Modify task_runner.py to: 1. Before generating content for a subscriber section, load their feedback.jsonl 2. Filter to feedback relevant to that section 3. Synthesize a preference summary 4. Prepend it to the task body sent to Claude

This is the prompt augmentation approach — zero training cost, immediate effect.

Month 2–3: Build Feedback Dashboard

Simple admin view showing: - Total feedback collected per user - Top liked/disliked patterns - Users approaching the fine-tuning threshold (100+ signals)

Month 4+: Evaluate Fine-Tuning

When any user crosses 100+ feedback signals: 1. Export their feedback as SFT/DPO training data 2. Run a LoRA fine-tune on GPT-4o-mini ($1–2) or Llama 3 8B ($2–10) 3. A/B test: generate one edition with fine-tuned model, one with prompt augmentation 4. Compare engagement (click-through, time on page, further upvotes) 5. If fine-tuned wins, deploy for that user


Key Takeaways

  1. Start with prompt augmentation. It's free and works immediately. Even 5 upvotes/downvotes provide useful signal when injected into the generation prompt.

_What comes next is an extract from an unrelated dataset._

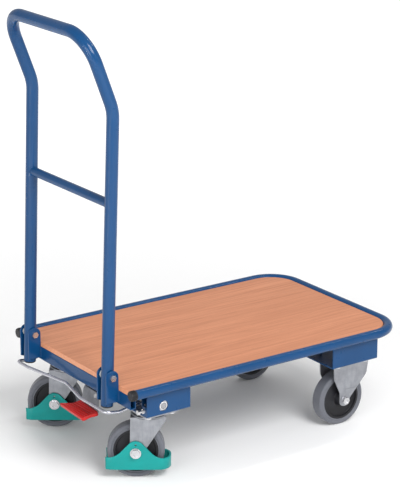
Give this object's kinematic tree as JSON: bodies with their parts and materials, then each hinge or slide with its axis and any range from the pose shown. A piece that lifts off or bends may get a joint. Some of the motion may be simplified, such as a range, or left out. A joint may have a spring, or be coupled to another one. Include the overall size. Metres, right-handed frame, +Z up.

  2. Don't fine-tune until you have 100+ signals per user. Below that threshold, prompting is actually better because fine-tuning overfits on sparse data.

  3. DPO > SFT for preference learning. If you have both upvoted and downvoted articles from the same user, DPO is the right training approach. OpenAI supports it natively; open-source models support it via TRL.

  4. Per-user fine-tuning is economically feasible at $2–10 per user per training cycle. The bottleneck is data, not cost.

  5. The Jetson can serve adapters but not train them. Train on cloud GPUs or managed services, deploy adapters to the Jetson for inference.

  6. User segments are more practical than pure per-user models until you have hundreds of signals per user. Cluster first, personalize within clusters.